For the same reasons, I’m no longer impressed with the quality of writing in established conference proceedings. The winning piece in the educational technology category of the AERA last year was a disgrace. But it makes sense. Despite the illusion of influence one gleams from the number of people attending the plenary sessions–especially those keynoted by celebrities–the number of those attending the quantitative and technical presentations rounds to zero.
For a little while, I continued to go as a professional benefit and retreat of sorts. But it became a schlep, there’d be maybe one pearl of wisdom or take away from the vendor displays, and to paraphrase Woody Allen, “the food was terrible and the portions were small.”
So, after nearly 40 years in this business, I have shelves full of impressive looking journals and proceedings containing low impact contributions to the zeitgeist.

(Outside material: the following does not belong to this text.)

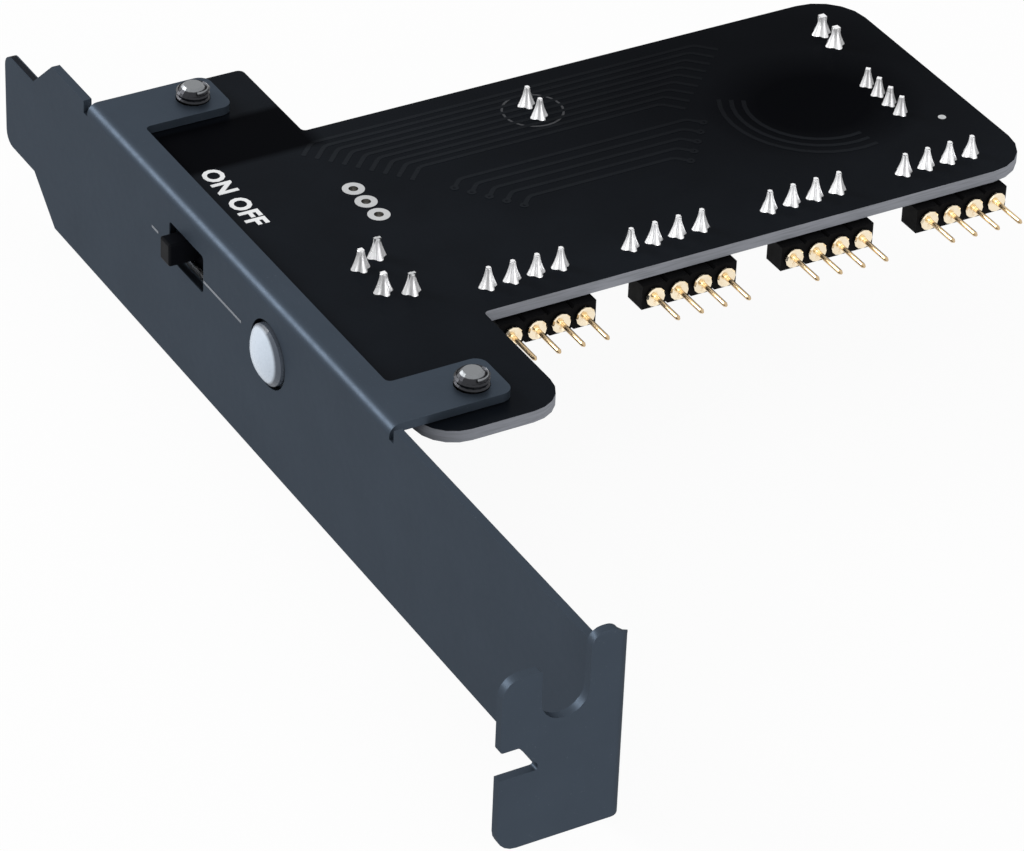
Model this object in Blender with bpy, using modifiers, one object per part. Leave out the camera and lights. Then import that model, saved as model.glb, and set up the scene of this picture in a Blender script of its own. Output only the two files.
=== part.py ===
"""Control board for coloured light strips, on a slot bracket of a computer case.

The sizes below are in metres, in the bracket's own directions: X runs inwards from the outer face of the
plate, Y runs along the plate from the screw tab to the tongue, and Z is up from the plate's top edge.
The frame empty then puts the origin in the middle of the tab's seating face.
"""

import math

import bmesh
import bpy
from mathutils import Matrix, Vector

# Fits
SEAT_GAP = 0.0002        # between a piece and the face that it sits on
HOLE_GAP = 0.0002        # all round a pin, a lead or a screw in its hole
SLIDE_GAP = 0.0003       # all round a piece that moves in another

# Bracket sheet
SHEET = 0.00086
BEND_INNER = 0.0002
BRACKET_LENGTH = 0.12002
PLATE_WIDTH = 0.01842
TONGUE_WIDTH = 0.01019
TONGUE_LENGTH = 0.0065
TAPER_LENGTH = 0.0046
TONGUE_CORNER = 0.0014

# Screw tab
TAB_LENGTH = 0.0111
TAB_DROP = 0.01485
TAB_CORNER = 0.0019
INNER_HORN_RISE = 0.0048
INNER_HORN_CORNER = 0.0016
HORN_SHOULDER = 0.0020
OUTER_HORN_RISE = 0.0027
OUTER_HORN_CORNER = 0.0020
SMALL_CORNER = 0.0003
SCREW_SLOT_WIDTH = 0.0045
SCREW_SLOT_X = 0.00515
SCREW_SLOT_DEPTH = 0.0027
NOTCH_TOP = 0.0045
NOTCH_HEIGHT = 0.0028
NOTCH_DEPTH = 0.0036
CORNER_CUT = 0.0034
CORNER_CUT_START = 0.0018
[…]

(D) Regarding the impact of the Internet on reporting, let me begin with an anecdotal account…
I took a journalism proseminar with a host of Neiman Fellows once. Pretty much everyone in there had a Pulitzer, Emmy or multiple Regional Emmys. Except me–the “academic interloper.”
So I asked the woman sitting next to me, who turned out to be an editor at the Washington Post, “If Bob Woodward had the Internet, would it have helped the Watergate investigation?” What transpired was like the McLuhan scene in Annie Hall.
She said, “I have his number. Let’s ask ’em.” She proceeded to dial, the phone rang, he answered, and after a perfunctory introduction, stuck her BlackBerry in my ear. So I asked Bob the question, and he replied that a lot of that reporting entailed shoe-leather journalism, most of it in covert parking garages and the like, so the Internet would not have helped. Moreover, if Nixon had a Facebook page, he probably would have delayed the investigation like a spin doctor–using the outlet for his own brand of yellow journalism.
The upshot of it all is that–with the rise of the Internet, utilization of verification and validation standards, a modicum of decline in the use of objective voice (not always correlating with “subjectivity”), algorithmic fact checking, and a broader application of the falsifiability criterion–the integrity of reportage, despite all the noise, should be upheld.
Moreover, objectivity is inherently mired in subjectivity. Not to worry, for as Thoreau advised that the “I” is to be preserved, for there is no one who knows us as well, and in his own words
I do not propose to write an ode to dejection, but to brag as lustily as chanticleer in the morning, standing on his roost, if only to wake my neighbors up.